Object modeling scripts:
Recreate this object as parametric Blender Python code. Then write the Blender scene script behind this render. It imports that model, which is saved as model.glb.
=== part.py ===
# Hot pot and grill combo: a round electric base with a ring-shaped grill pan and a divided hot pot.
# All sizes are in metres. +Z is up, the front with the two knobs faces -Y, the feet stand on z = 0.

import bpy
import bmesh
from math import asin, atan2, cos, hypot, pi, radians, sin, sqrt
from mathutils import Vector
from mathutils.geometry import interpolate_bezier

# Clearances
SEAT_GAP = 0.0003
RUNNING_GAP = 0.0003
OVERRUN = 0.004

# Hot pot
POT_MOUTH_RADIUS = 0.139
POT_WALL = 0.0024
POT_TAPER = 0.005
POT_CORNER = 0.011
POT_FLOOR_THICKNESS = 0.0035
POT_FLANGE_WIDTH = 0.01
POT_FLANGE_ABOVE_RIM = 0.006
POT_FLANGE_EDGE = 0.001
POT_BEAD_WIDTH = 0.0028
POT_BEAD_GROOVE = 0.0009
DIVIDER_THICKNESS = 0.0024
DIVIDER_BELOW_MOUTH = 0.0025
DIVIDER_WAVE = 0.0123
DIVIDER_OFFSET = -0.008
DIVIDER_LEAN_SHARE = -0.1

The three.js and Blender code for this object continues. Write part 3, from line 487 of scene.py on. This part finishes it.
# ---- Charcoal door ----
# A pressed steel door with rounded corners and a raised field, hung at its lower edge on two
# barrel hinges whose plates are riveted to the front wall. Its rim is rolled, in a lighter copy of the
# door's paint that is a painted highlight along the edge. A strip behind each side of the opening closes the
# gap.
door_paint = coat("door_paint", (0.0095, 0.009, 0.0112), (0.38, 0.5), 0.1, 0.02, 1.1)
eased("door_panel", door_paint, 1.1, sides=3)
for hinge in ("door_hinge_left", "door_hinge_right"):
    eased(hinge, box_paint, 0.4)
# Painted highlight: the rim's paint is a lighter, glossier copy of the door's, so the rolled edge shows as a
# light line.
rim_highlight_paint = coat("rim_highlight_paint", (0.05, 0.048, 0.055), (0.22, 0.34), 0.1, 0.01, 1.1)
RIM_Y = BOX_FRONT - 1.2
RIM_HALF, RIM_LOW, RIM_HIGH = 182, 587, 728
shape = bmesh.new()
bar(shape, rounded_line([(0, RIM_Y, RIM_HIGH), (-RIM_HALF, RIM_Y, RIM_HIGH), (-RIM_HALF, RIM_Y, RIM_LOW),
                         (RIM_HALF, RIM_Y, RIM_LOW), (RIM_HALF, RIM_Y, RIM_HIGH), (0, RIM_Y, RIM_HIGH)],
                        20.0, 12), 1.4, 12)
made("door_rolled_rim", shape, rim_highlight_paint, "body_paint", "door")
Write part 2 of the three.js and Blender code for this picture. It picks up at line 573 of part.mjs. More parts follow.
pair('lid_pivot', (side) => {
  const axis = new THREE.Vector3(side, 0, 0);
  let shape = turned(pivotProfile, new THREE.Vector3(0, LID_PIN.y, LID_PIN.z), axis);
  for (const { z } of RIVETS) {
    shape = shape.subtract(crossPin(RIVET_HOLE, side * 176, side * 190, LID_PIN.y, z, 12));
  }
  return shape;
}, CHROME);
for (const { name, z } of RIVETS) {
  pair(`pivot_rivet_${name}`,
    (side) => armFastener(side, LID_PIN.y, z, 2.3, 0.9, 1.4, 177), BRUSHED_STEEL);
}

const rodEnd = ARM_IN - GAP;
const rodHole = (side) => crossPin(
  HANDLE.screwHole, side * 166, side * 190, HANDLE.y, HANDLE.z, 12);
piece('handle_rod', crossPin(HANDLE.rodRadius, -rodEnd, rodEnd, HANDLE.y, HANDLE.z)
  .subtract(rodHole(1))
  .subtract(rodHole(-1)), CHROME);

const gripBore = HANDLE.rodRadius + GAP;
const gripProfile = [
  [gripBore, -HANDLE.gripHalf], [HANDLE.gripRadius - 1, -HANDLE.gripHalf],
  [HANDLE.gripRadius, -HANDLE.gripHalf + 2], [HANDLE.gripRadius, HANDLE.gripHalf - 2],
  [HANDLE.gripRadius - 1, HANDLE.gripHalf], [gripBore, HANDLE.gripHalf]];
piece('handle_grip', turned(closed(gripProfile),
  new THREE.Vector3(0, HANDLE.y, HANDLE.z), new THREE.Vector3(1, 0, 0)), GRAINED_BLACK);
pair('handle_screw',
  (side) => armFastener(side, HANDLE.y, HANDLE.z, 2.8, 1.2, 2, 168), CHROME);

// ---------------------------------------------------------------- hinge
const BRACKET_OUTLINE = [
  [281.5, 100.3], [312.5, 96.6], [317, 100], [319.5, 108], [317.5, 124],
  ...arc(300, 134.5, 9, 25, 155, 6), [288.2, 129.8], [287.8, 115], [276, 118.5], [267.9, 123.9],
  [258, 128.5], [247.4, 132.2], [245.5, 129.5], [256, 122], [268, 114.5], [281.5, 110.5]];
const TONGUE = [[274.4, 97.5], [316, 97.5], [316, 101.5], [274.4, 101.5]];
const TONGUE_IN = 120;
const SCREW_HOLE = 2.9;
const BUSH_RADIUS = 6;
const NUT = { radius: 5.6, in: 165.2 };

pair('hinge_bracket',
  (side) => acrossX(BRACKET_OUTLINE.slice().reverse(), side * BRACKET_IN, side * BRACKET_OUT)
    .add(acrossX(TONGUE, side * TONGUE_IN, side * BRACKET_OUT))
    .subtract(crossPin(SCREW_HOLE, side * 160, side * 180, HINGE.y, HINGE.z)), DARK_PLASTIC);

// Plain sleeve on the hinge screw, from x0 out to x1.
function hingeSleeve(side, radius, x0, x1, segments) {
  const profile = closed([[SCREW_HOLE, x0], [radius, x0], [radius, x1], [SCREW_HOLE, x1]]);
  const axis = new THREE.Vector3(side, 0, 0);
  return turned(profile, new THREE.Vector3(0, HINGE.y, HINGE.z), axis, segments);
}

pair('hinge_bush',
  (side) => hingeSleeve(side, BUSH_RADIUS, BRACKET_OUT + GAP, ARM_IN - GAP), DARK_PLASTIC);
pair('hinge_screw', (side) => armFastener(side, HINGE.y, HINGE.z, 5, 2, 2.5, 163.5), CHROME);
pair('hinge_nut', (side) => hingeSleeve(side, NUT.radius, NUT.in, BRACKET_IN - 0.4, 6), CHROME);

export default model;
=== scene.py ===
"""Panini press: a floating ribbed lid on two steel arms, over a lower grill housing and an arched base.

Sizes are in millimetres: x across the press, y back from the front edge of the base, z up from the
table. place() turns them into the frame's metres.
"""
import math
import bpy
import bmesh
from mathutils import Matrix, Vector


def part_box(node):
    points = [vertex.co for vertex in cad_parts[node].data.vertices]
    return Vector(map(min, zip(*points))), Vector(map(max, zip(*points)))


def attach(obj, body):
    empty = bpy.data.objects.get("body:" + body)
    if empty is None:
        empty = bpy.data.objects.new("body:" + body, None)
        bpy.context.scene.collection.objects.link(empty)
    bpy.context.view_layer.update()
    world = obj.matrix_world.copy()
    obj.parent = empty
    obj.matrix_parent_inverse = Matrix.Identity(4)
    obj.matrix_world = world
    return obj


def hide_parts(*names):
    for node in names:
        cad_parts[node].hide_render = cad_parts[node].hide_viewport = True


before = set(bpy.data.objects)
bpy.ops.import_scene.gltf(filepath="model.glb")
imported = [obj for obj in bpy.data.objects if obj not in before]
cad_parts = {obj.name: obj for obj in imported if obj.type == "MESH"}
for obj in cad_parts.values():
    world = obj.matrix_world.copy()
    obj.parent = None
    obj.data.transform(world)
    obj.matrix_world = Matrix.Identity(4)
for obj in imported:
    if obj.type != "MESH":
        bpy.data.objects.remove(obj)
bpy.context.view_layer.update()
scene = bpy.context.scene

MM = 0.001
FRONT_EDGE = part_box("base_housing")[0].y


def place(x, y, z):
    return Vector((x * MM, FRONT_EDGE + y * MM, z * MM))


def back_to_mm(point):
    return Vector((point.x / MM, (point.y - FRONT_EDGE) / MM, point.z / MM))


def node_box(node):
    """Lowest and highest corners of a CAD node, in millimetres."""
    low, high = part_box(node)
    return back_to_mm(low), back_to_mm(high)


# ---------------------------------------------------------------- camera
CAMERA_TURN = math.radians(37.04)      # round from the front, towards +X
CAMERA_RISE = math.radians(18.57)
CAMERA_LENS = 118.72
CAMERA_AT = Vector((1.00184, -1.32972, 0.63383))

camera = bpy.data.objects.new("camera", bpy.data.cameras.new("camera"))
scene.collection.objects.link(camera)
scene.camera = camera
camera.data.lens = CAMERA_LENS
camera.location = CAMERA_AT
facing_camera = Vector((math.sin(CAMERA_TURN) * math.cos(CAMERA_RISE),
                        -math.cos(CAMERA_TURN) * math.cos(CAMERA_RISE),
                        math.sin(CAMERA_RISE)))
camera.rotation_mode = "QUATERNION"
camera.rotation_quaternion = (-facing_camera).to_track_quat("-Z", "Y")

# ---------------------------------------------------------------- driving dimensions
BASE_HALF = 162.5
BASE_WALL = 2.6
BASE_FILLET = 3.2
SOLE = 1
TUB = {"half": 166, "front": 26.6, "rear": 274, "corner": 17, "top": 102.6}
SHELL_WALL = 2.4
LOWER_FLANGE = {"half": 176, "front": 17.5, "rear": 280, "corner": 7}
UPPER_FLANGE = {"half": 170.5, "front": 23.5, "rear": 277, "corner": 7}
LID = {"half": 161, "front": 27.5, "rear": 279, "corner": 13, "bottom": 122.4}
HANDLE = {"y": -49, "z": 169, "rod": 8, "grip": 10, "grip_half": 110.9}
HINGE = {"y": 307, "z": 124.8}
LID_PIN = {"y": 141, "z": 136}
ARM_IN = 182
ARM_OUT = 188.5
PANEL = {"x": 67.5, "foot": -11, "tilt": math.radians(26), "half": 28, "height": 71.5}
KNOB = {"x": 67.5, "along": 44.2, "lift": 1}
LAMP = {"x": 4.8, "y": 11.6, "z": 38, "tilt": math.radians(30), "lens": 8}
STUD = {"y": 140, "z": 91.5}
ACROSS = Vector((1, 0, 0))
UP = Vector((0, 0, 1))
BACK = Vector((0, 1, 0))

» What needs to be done
Go back over the listing above and copy exactly the lines that begin at the line with "x0 out to x1." and stop after the line with "obj.matrix_world = Matrix.Identity(4)"; leave out every other line.

» Task answer
// Plain sleeve on the hinge screw, from x0 out to x1.
function hingeSleeve(side, radius, x0, x1, segments) {
  const profile = closed([[SCREW_HOLE, x0], [radius, x0], [radius, x1], [SCREW_HOLE, x1]]);
  const axis = new THREE.Vector3(side, 0, 0);
  return turned(profile, new THREE.Vector3(0, HINGE.y, HINGE.z), axis, segments);
}

pair('hinge_bush',
  (side) => hingeSleeve(side, BUSH_RADIUS, BRACKET_OUT + GAP, ARM_IN - GAP), DARK_PLASTIC);
pair('hinge_screw', (side) => armFastener(side, HINGE.y, HINGE.z, 5, 2, 2.5, 163.5), CHROME);
pair('hinge_nut', (side) => hingeSleeve(side, NUT.radius, NUT.in, BRACKET_IN - 0.4, 6), CHROME);

export default model;
=== scene.py ===
"""Panini press: a floating ribbed lid on two steel arms, over a lower grill housing and an arched base.

Sizes are in millimetres: x across the press, y back from the front edge of the base, z up from the
table. place() turns them into the frame's metres.
"""
import math
import bpy
import bmesh
from mathutils import Matrix, Vector


def part_box(node):
    points = [vertex.co for vertex in cad_parts[node].data.vertices]
    return Vector(map(min, zip(*points))), Vector(map(max, zip(*points)))


def attach(obj, body):
    empty = bpy.data.objects.get("body:" + body)
    if empty is None:
        empty = bpy.data.objects.new("body:" + body, None)
        bpy.context.scene.collection.objects.link(empty)
    bpy.context.view_layer.update()
    world = obj.matrix_world.copy()
    obj.parent = empty
    obj.matrix_parent_inverse = Matrix.Identity(4)
    obj.matrix_world = world
    return obj


def hide_parts(*names):
    for node in names:
        cad_parts[node].hide_render = cad_parts[node].hide_viewport = True


before = set(bpy.data.objects)
bpy.ops.import_scene.gltf(filepath="model.glb")
imported = [obj for obj in bpy.data.objects if obj not in before]
cad_parts = {obj.name: obj for obj in imported if obj.type == "MESH"}
for obj in cad_parts.values():
    world = obj.matrix_world.copy()
    obj.parent = None
    obj.data.transform(world)
    obj.matrix_world = Matrix.Identity(4)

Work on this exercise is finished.